■ WHAT IS EXPECTED ■
Every line in the listing is to be echoed verbatim.

■ EXERCISE INPUTS ■
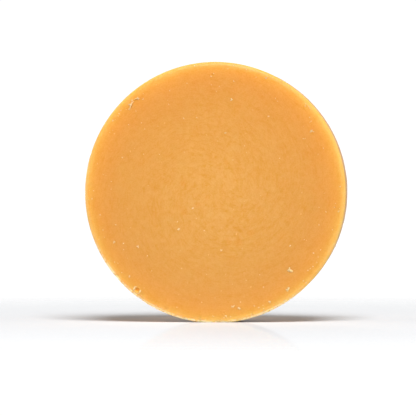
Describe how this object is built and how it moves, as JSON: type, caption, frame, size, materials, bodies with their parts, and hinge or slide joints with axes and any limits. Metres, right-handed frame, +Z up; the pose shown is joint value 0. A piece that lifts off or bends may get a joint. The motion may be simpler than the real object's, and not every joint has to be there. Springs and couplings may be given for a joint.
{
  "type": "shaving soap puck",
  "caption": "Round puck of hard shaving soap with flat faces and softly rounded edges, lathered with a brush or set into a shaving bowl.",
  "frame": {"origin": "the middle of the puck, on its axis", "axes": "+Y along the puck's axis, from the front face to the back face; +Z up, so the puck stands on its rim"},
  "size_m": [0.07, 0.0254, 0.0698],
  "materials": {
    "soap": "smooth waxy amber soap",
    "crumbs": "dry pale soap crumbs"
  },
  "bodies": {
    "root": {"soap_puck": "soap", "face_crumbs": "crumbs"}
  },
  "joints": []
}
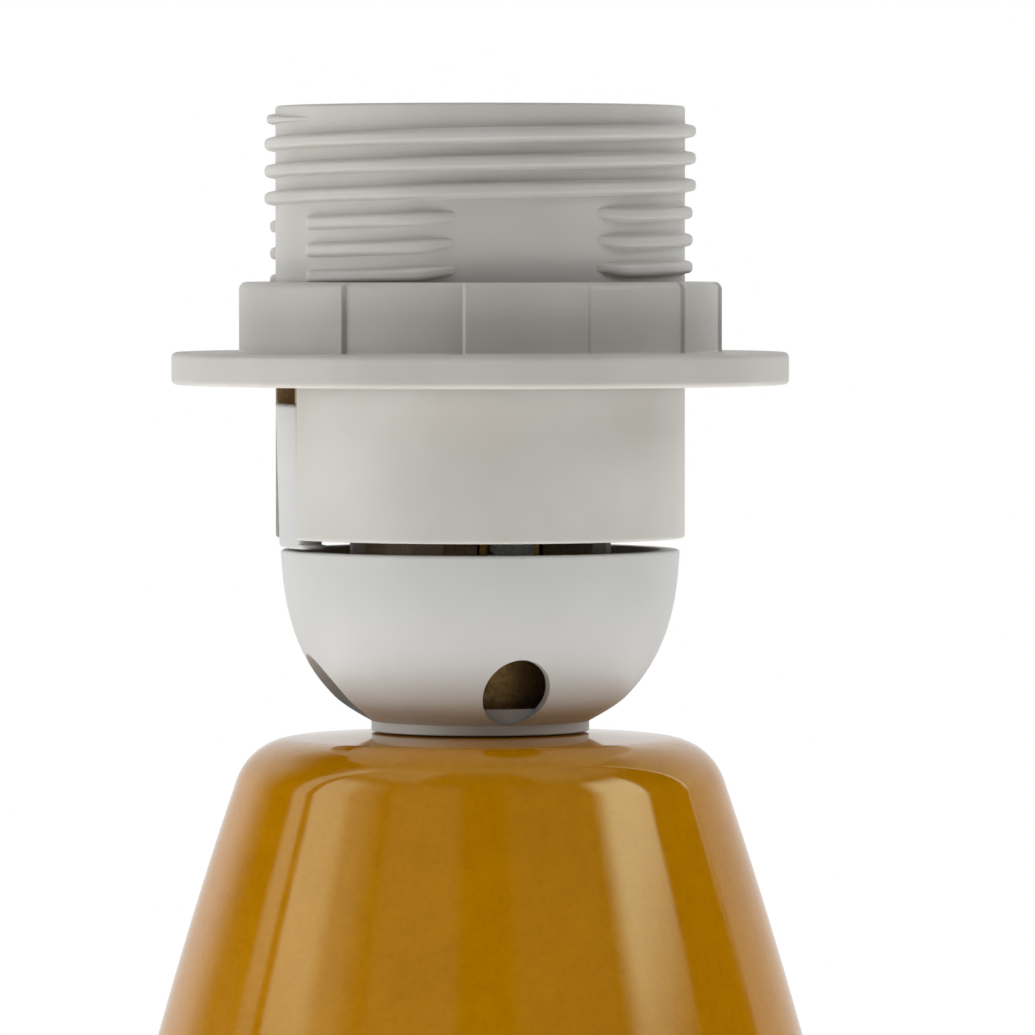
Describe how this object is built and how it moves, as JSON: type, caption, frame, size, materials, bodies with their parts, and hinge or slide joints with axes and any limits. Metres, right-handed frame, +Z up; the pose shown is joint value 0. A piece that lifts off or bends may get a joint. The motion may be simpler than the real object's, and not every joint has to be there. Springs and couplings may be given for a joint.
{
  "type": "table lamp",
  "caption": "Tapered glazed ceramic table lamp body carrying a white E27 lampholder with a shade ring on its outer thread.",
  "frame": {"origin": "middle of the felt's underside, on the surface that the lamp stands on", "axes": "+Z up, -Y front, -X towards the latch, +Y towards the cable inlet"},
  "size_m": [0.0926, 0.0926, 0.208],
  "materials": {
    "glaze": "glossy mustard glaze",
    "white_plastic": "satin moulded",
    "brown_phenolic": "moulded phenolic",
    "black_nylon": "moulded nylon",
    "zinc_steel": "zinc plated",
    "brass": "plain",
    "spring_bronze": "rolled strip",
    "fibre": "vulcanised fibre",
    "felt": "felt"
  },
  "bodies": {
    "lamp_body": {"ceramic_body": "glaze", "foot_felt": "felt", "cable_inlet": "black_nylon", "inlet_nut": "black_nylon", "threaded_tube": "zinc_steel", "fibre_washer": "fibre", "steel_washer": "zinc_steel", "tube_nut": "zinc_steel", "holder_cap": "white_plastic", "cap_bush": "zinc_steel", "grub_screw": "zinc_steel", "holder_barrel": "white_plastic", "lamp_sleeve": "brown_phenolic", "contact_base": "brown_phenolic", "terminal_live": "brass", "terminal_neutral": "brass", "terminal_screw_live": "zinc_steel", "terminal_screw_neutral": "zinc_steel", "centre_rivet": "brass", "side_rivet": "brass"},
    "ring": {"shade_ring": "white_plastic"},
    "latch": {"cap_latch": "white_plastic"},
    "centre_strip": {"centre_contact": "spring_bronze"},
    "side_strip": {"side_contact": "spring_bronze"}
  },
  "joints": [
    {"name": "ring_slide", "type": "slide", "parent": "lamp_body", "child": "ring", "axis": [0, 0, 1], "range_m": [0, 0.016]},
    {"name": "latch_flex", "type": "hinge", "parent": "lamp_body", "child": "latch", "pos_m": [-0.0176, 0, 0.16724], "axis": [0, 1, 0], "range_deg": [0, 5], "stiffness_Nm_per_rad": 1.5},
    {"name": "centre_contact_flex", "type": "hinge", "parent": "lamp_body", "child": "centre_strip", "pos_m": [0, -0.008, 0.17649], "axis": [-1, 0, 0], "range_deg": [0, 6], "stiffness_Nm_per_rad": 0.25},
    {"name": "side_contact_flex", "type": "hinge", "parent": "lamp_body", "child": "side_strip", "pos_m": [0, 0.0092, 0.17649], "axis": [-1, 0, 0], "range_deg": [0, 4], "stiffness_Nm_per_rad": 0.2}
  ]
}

■ TASK SOLUTION ■
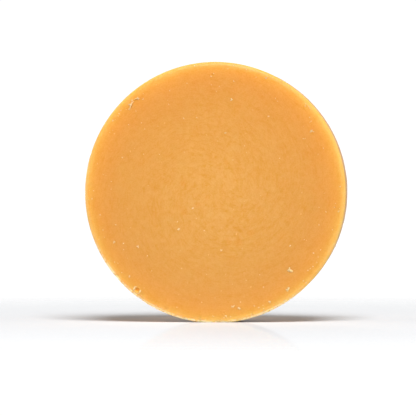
Describe how this object is built and how it moves, as JSON: type, caption, frame, size, materials, bodies with their parts, and hinge or slide joints with axes and any limits. Metres, right-handed frame, +Z up; the pose shown is joint value 0. A piece that lifts off or bends may get a joint. The motion may be simpler than the real object's, and not every joint has to be there. Springs and couplings may be given for a joint.
{
  "type": "shaving soap puck",
  "caption": "Round puck of hard shaving soap with flat faces and softly rounded edges, lathered with a brush or set into a shaving bowl.",
  "frame": {"origin": "the middle of the puck, on its axis", "axes": "+Y along the puck's axis, from the front face to the back face; +Z up, so the puck stands on its rim"},
  "size_m": [0.07, 0.0254, 0.0698],
  "materials": {
    "soap": "smooth waxy amber soap",
    "crumbs": "dry pale soap crumbs"
  },
  "bodies": {
    "root": {"soap_puck": "soap", "face_crumbs": "crumbs"}
  },
  "joints": []
}
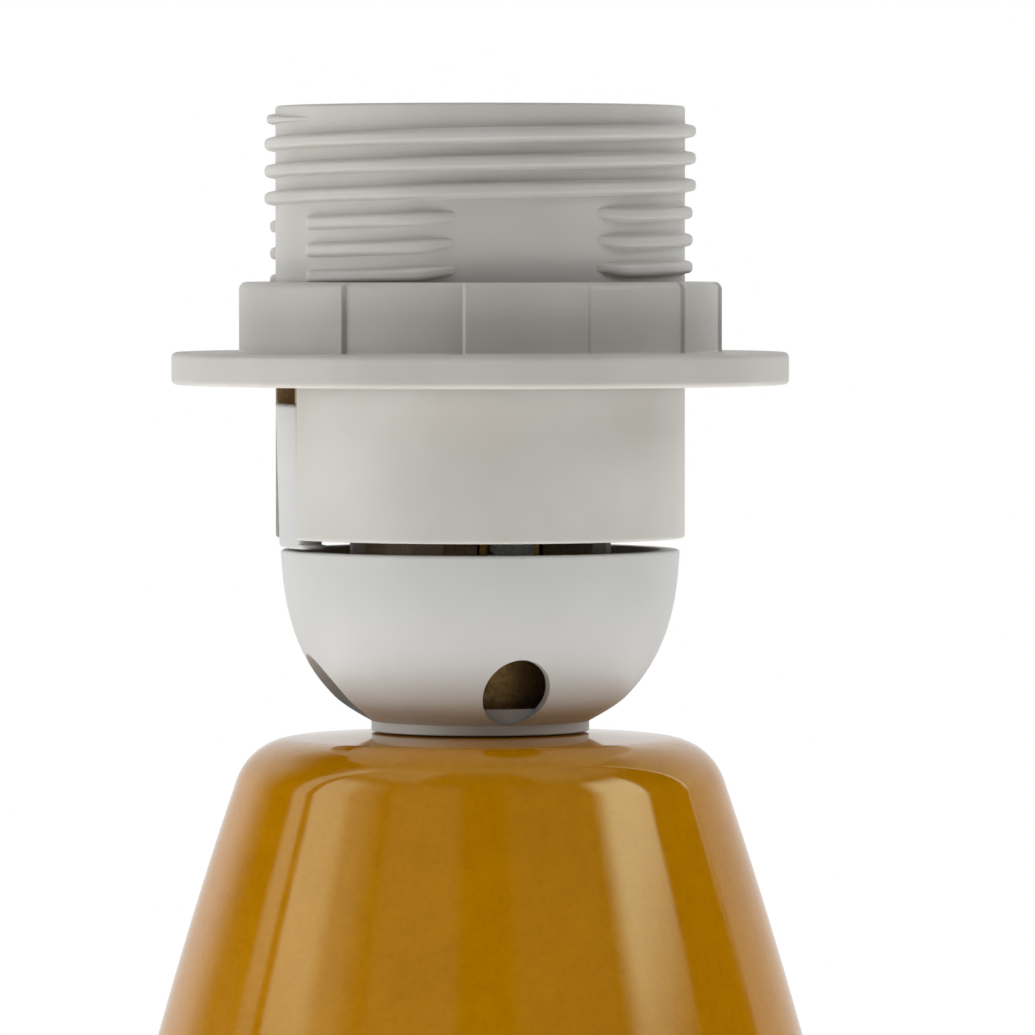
Describe how this object is built and how it moves, as JSON: type, caption, frame, size, materials, bodies with their parts, and hinge or slide joints with axes and any limits. Metres, right-handed frame, +Z up; the pose shown is joint value 0. A piece that lifts off or bends may get a joint. The motion may be simpler than the real object's, and not every joint has to be there. Springs and couplings may be given for a joint.
{
  "type": "table lamp",
  "caption": "Tapered glazed ceramic table lamp body carrying a white E27 lampholder with a shade ring on its outer thread.",
  "frame": {"origin": "middle of the felt's underside, on the surface that the lamp stands on", "axes": "+Z up, -Y front, -X towards the latch, +Y towards the cable inlet"},
  "size_m": [0.0926, 0.0926, 0.208],
  "materials": {
    "glaze": "glossy mustard glaze",
    "white_plastic": "satin moulded",
    "brown_phenolic": "moulded phenolic",
    "black_nylon": "moulded nylon",
    "zinc_steel": "zinc plated",
    "brass": "plain",
    "spring_bronze": "rolled strip",
    "fibre": "vulcanised fibre",
    "felt": "felt"
  },
  "bodies": {
    "lamp_body": {"ceramic_body": "glaze", "foot_felt": "felt", "cable_inlet": "black_nylon", "inlet_nut": "black_nylon", "threaded_tube": "zinc_steel", "fibre_washer": "fibre", "steel_washer": "zinc_steel", "tube_nut": "zinc_steel", "holder_cap": "white_plastic", "cap_bush": "zinc_steel", "grub_screw": "zinc_steel", "holder_barrel": "white_plastic", "lamp_sleeve": "brown_phenolic", "contact_base": "brown_phenolic", "terminal_live": "brass", "terminal_neutral": "brass", "terminal_screw_live": "zinc_steel", "terminal_screw_neutral": "zinc_steel", "centre_rivet": "brass", "side_rivet": "brass"},
    "ring": {"shade_ring": "white_plastic"},
    "latch": {"cap_latch": "white_plastic"},
    "centre_strip": {"centre_contact": "spring_bronze"},
    "side_strip": {"side_contact": "spring_bronze"}
  },
  "joints": [
    {"name": "ring_slide", "type": "slide", "parent": "lamp_body", "child": "ring", "axis": [0, 0, 1], "range_m": [0, 0.016]},
    {"name": "latch_flex", "type": "hinge", "parent": "lamp_body", "child": "latch", "pos_m": [-0.0176, 0, 0.16724], "axis": [0, 1, 0], "range_deg": [0, 5], "stiffness_Nm_per_rad": 1.5},
    {"name": "centre_contact_flex", "type": "hinge", "parent": "lamp_body", "child": "centre_strip", "pos_m": [0, -0.008, 0.17649], "axis": [-1, 0, 0], "range_deg": [0, 6], "stiffness_Nm_per_rad": 0.25},
    {"name": "side_contact_flex", "type": "hinge", "parent": "lamp_body", "child": "side_strip", "pos_m": [0, 0.0092, 0.17649], "axis": [-1, 0, 0], "range_deg": [0, 4], "stiffness_Nm_per_rad": 0.2}
  ]
}